En 1999, Chamish, arriesgando su vida, había empezado a publicar en Internet algunos de sus descubrimientos. Son una fantástica repetición de las dudas que plantea la actuación de un tirador solitario en el asesinato del presidente Kennedy, en 1963. Las conclusiones extraídas por Chamish resultan, como mínimo, fascinantes y convincentes. Ha determinado que «la teoría del pistolero, aceptada por la Comisión Shamgar del Gobierno israelí, sobre el asesinato de Rabin, es una tapadera para lo que debía ser la puesta en escena de un asesinato fallido destinado a reavivar la decreciente popularidad del primer ministro ante el electorado». Yigal Amir acordó hacer el papel de tirador solitario con su controlador o controladores en la comunidad de inteligencia israelí.

Amir disparó una bala de fogueo. Y disparó sólo un tiro, no los tres mencionados. Las pruebas periciales de laboratorio de la policía israelí demuestran que el proyectil encontrado en la escena del crimen no corresponde al arma de Amir. No se vio sangre en el cuerpo de Rabin. Y, además, subsiste el misterio de cómo el coche de Rabin se perdió durante ocho o diez minutos en lo que debió haber sido un viaje de cuarenta y cinco segundos hasta el hospital, con las calles vacías, acordonadas por la policía para la manifestación a favor de la paz.

La afirmación más explosiva de Chamish, entre otras, y que todavía debe ser refutada por algún oficial de inteligencia en activo, es que «durante ese extraño viaje al hospital en un vehículo conducido por un chófer experimentado, Rabin recibió dos disparos de bala reales procedentes del arma de su propio guardaespaldas, Yoram Rubin. Las dos balas extraídas del cuerpo de Rabin se perdieron durante once horas. Después, Rubin se suicidó».

Chamish habló con los tres cirujanos que lucharon para salvar la vida del primer ministro. El periodista estudió los testimonios de los policías que habían estado presentes cuando Amir disparó. Los oficiales declararon que, cuando fue llevado al coche, Rabin no tenía heridas visibles. Los cirujanos se mostraron terminantes. Cuando el primer ministro llegó al hospital mostraba señales claras de una herida masiva en el pecho y de un severo daño en la espina dorsal, a la altura del cuello. Los cirujanos insistieron en que no era posible que un disparo semejante pasara inadvertido en el lugar del atentado y que luego el herido llegara al hospital con daños generalizados.

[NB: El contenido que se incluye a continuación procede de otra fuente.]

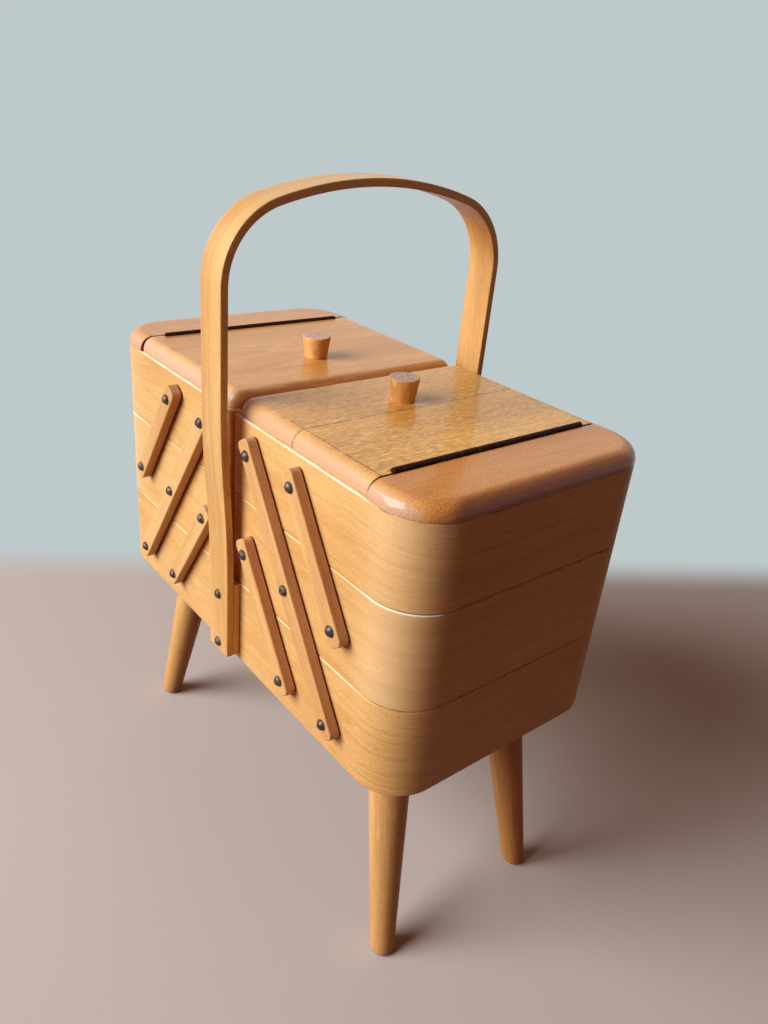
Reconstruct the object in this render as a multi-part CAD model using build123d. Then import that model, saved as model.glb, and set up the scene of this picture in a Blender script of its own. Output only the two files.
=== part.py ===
from build123d import *
import math
import os

# Folding sewing carrier: a bottom tray on four legs, two middle and two top trays on
# swinging link bars, two hinged lids and a bentwood handle.
# Frame: origin on the floor under the middle of the box, +X along the box to the right,
# +Y to the back, +Z up. Millimetres.

# Box
body_length = 420.0
body_width = 222.0
stand_height = 190.0
bottom_tray_height = 75.0
middle_tray_height = 76.0
top_wall_height = 63.0
wall_thickness = 8.0
end_corner_radius = 37.0
inner_corner_radius = 4.0
wall_edge_round = 0.8
seam_gap = 0.3
centre_gap = 1.0
floor_thickness = 4.0
floor_seat_depth = 4.0
bottom_floor_rise = 20.0
glue_gap = 0.1

# Lids and end rails
lid_thickness = 12.0
lid_inset = 2.0
lid_edge_round = 10.0
lid_corner_radius = 12.0
rail_width = 52.0
rail_edge_round = 11.0
lid_joint_gap = 0.3

# Knobs
knob_from_centre = 57.5
knob_base_diameter = 19.0
knob_top_diameter = 23.5
knob_height = 18.0
knob_edge_round = 1.2
knob_screw_diameter = 4.0
knob_screw_grip = 11.0
knob_screw_head_diameter = 8.0
knob_screw_head_height = 2.2

# Piano hinge
hinge_length = 178.0
hinge_barrel_diameter = 4.2
hinge_pin_diameter = 2.0
hinge_axis_rise = 0.5
hinge_knuckles = 11
hinge_knuckle_gap = 0.3
hinge_side_gap = 0.3
hinge_leaf_thickness = 0.9
hinge_leaf_margin = 1.0
hinge_screw_count = 5
hinge_screw_diameter = 2.5
hinge_screw_head_diameter = 4.2
hinge_screw_head_height = 0.8
hinge_screw_length = 11.0
hinge_end_gap = 0.4

# Link bars and their pivots
link_length = 98.0
link_lean = 34.0
link_spacing = 56.5
link_width = 14.0
link_thickness = 9.0
link_end_length = 12.0
link_corner_radius = 4.5
link_edge_round = 0.8
link_side_gap = 0.3
top_pivot_from_centre = 34.5
bottom_pivot_rise = 32.0

# Pivot and handle screws
screw_diameter = 4.5
screw_head_diameter = 8.6
screw_head_height = 3.0
screw_slot_width = 1.0
screw_slot_depth = 1.2
screw_grip = 6.5
screw_hole_spare = 0.4
running_clearance = 0.05
slot_turn_step = 47.0

# Handle
handle_width = 28.5
handle_thickness = 6.0
handle_edge_round = 0.8
handle_rise = 376.0
handle_crown_radius = 300.0
handle_corner_radius = 60.0
handle_bow = 6.0
handle_bow_height = 150.0
handle_foot_rise = 7.0
spacer_thickness = 6.0
spacer_top_gap = 0.5
handle_screw_low = 14.5
handle_screw_high = 61.0

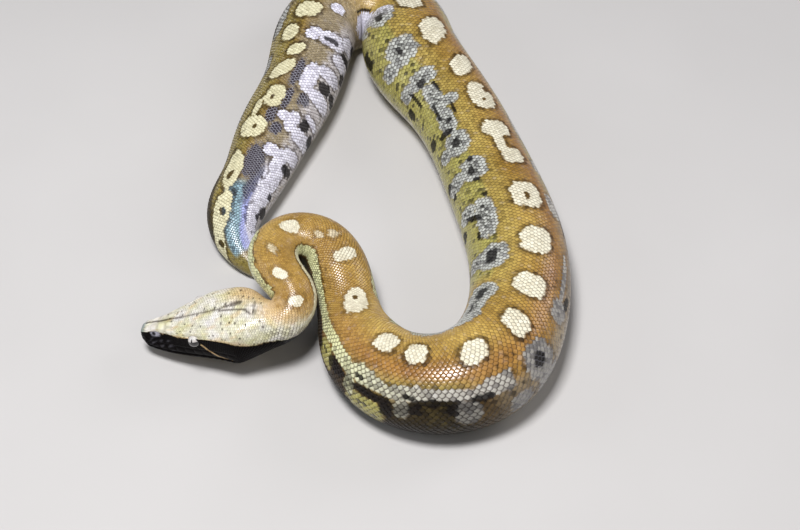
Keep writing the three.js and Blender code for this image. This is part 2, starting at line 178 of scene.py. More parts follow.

La Comisión Shamgar concluyó que no había pruebas de que tales heridas existieran. En consecuencia, los médicos dejaron de hablar del asunto.

Además de las investigaciones de Chamish existen declaraciones juradas independientes que sostienen su argumento: «Lo que ocurrió es insondable y una conspiración».

En la audiencia del proceso, Amir había dicho al tribunal: «Si digo la verdad, todo el sistema se derrumbará. Sé lo suficiente como para destruir este país».

Un agente del Shin Bet que estaba cerca de Amir cuando éste disparó contra Rabin testificó: «Oí a un policía que pedía calma a la gente y decía que era una bala de fogueo». La prueba se presentó a puerta cerrada.

Lea Rabin declaró en la misma audiencia que su marido ni siquiera cayó hasta que no le dispararon desde muy cerca. «Seguía de pie y con buen aspecto».

El perfil de Barry Chamish no es el de «un loco de las conspiraciones». Es muy cuidadoso con lo que escribe y contrasta cada prueba con testimonios que la corroboren. Ha tardado en emitir un juicio y da la impresión de que tiene mucho más para decir, pero que no lo hará por el momento. Más aún, es una rareza en la actual generación de periodistas israelíes: un hombre que se mueve por su cuenta, no debe nada a nadie y, lo más importante, es de fiar.

Ha puesto en Internet todas las pruebas recabadas, en parte como seguro y en parte porque desea que la verdad salga a la luz. También es lo suficientemente realista como para aceptar que quizá los hechos nunca lleguen a ser juzgados de la manera apropiada.